*Exercise directions:*
In the data that follows, find the line containing "for member in"; then quote that line and every line after it, exactly, through the last one.

*Provided material:*
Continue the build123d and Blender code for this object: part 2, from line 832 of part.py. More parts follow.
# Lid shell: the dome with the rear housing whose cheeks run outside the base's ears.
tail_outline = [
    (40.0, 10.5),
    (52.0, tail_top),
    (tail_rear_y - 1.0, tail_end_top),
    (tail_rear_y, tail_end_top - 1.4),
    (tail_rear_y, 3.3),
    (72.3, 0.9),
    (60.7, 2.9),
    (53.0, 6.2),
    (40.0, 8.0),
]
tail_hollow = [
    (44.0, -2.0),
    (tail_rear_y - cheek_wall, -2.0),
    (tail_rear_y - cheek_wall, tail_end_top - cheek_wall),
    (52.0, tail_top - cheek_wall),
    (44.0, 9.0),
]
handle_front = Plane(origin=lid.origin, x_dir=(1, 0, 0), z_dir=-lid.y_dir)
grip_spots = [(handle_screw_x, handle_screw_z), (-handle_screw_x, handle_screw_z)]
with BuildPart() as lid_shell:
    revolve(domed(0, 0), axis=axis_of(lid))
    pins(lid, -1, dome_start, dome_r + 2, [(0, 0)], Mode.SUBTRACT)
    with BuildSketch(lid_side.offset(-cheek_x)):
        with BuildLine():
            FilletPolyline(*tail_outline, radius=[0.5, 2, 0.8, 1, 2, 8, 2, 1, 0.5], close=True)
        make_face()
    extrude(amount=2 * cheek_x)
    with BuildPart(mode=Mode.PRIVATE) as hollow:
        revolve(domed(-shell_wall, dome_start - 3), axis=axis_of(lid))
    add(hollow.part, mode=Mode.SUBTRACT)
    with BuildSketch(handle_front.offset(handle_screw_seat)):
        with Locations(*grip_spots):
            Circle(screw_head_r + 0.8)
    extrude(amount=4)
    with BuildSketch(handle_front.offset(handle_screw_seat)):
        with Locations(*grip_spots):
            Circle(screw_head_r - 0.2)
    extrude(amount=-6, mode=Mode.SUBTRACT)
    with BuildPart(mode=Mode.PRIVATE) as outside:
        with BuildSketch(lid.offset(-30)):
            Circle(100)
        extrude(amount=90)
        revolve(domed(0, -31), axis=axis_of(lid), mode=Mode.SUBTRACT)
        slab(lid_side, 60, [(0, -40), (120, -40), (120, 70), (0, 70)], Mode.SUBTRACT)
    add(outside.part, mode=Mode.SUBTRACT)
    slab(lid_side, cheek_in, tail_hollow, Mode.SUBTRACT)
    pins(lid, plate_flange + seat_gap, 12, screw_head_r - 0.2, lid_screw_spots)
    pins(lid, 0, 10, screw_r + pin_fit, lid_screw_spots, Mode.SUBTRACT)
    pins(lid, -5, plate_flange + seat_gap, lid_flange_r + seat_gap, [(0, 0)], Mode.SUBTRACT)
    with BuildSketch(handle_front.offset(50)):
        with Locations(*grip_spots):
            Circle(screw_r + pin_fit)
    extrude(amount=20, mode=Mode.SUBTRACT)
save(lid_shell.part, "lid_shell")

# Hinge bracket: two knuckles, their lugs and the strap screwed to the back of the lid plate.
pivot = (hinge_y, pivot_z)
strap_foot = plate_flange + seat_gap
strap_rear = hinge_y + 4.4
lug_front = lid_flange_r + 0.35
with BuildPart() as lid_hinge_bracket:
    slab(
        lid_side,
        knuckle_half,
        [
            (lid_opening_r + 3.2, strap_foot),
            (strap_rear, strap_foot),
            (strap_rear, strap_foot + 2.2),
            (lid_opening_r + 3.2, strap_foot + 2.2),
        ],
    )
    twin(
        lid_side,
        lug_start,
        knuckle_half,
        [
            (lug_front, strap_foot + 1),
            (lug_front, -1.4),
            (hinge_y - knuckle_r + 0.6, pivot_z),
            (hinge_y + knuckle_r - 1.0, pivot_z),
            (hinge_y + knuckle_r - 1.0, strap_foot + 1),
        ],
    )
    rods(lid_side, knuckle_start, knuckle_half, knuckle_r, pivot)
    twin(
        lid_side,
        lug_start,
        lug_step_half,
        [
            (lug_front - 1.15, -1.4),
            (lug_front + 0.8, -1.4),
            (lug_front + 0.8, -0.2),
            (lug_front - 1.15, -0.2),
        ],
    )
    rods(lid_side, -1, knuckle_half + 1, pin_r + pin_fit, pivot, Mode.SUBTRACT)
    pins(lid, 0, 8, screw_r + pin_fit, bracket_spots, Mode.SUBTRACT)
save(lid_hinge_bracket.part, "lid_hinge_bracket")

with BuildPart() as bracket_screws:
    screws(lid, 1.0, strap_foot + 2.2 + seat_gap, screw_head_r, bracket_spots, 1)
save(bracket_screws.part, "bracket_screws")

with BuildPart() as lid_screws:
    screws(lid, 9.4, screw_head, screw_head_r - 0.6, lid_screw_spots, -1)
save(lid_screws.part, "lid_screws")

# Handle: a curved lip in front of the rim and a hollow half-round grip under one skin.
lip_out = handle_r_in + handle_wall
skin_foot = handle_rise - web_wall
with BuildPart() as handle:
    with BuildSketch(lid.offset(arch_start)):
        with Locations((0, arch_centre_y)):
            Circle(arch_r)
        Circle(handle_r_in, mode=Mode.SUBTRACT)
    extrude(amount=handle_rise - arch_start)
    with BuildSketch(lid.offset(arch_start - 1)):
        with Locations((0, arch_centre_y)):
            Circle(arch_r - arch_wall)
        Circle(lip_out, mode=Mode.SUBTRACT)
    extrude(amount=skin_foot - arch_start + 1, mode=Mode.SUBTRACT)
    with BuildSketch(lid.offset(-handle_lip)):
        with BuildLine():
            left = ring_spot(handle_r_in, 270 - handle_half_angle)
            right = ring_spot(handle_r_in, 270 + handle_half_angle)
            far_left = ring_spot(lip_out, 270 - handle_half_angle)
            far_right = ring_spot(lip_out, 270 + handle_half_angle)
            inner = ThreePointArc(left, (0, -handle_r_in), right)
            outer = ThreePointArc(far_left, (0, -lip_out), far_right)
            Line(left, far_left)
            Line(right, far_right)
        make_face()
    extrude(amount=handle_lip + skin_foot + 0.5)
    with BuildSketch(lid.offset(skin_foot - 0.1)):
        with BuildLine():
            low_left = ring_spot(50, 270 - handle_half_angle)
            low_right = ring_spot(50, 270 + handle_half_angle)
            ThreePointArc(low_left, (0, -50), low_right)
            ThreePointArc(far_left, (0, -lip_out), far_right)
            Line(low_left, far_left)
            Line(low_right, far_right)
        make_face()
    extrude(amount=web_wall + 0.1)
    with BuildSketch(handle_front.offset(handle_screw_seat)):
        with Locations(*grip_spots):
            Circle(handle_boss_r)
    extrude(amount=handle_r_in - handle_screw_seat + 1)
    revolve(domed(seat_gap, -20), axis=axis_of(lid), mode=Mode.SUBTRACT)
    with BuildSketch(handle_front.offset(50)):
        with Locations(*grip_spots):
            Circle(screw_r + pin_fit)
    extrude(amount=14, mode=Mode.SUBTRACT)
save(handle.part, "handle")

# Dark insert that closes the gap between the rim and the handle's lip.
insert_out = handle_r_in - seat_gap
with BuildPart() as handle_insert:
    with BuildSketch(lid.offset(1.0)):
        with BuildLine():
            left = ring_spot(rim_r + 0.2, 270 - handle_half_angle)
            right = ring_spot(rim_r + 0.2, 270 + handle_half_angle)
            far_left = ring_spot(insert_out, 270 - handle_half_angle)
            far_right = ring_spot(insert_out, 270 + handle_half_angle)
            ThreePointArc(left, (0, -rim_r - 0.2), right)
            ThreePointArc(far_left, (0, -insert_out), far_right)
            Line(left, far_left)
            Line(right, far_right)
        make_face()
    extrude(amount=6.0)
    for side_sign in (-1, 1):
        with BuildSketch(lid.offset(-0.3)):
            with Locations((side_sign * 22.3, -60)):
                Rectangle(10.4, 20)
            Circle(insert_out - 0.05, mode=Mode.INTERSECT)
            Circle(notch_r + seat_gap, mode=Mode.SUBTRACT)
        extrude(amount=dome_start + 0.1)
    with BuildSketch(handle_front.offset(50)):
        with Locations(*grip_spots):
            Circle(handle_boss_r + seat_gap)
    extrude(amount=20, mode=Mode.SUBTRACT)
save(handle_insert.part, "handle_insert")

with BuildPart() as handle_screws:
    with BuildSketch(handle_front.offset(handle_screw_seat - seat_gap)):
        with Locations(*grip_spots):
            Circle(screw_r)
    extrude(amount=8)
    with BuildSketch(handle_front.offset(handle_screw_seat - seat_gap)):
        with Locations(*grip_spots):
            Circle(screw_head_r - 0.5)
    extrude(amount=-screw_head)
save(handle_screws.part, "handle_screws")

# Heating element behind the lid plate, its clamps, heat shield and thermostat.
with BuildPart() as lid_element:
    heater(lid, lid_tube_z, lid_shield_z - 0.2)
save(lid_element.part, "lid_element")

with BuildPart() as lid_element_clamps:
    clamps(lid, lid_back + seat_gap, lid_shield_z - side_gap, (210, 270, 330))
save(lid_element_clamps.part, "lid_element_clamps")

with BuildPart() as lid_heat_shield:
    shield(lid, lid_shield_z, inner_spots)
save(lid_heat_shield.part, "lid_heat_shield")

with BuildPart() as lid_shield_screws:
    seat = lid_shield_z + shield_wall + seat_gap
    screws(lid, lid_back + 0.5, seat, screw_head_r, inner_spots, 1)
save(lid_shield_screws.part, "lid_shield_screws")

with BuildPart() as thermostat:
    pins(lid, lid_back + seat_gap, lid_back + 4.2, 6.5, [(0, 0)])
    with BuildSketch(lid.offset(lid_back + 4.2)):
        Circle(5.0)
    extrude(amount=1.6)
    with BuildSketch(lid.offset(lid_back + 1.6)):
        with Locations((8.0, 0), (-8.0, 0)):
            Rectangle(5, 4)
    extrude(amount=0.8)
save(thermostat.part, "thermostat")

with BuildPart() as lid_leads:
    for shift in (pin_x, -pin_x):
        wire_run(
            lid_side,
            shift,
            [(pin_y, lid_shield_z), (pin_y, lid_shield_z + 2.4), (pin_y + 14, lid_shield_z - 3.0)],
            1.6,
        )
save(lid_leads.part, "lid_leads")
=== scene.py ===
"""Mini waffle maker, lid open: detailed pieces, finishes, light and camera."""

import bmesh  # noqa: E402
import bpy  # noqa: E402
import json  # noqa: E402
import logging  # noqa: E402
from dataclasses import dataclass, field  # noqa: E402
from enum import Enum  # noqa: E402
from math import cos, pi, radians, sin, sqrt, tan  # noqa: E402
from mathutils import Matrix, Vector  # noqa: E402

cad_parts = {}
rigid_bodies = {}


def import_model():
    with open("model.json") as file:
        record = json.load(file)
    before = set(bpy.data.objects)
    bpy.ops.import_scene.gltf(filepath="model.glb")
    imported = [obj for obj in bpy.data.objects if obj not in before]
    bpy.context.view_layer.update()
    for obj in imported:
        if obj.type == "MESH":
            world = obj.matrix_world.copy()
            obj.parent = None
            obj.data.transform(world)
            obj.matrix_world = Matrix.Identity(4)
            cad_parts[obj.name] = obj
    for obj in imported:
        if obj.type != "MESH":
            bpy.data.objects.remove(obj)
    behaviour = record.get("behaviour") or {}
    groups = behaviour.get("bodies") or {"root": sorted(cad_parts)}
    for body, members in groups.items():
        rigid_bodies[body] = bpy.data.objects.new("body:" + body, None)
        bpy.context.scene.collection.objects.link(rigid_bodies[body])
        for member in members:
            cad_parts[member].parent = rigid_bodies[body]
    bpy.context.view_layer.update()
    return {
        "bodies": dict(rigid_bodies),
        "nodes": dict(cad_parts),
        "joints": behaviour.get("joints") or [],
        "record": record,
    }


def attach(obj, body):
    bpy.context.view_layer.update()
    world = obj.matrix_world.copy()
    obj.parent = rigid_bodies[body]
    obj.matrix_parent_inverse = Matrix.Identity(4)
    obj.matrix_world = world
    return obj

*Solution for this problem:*
        for member in members:
            cad_parts[member].parent = rigid_bodies[body]
    bpy.context.view_layer.update()
    return {
        "bodies": dict(rigid_bodies),
        "nodes": dict(cad_parts),
        "joints": behaviour.get("joints") or [],
        "record": record,
    }


def attach(obj, body):
    bpy.context.view_layer.update()
    world = obj.matrix_world.copy()
    obj.parent = rigid_bodies[body]
    obj.matrix_parent_inverse = Matrix.Identity(4)
    obj.matrix_world = world
    return obj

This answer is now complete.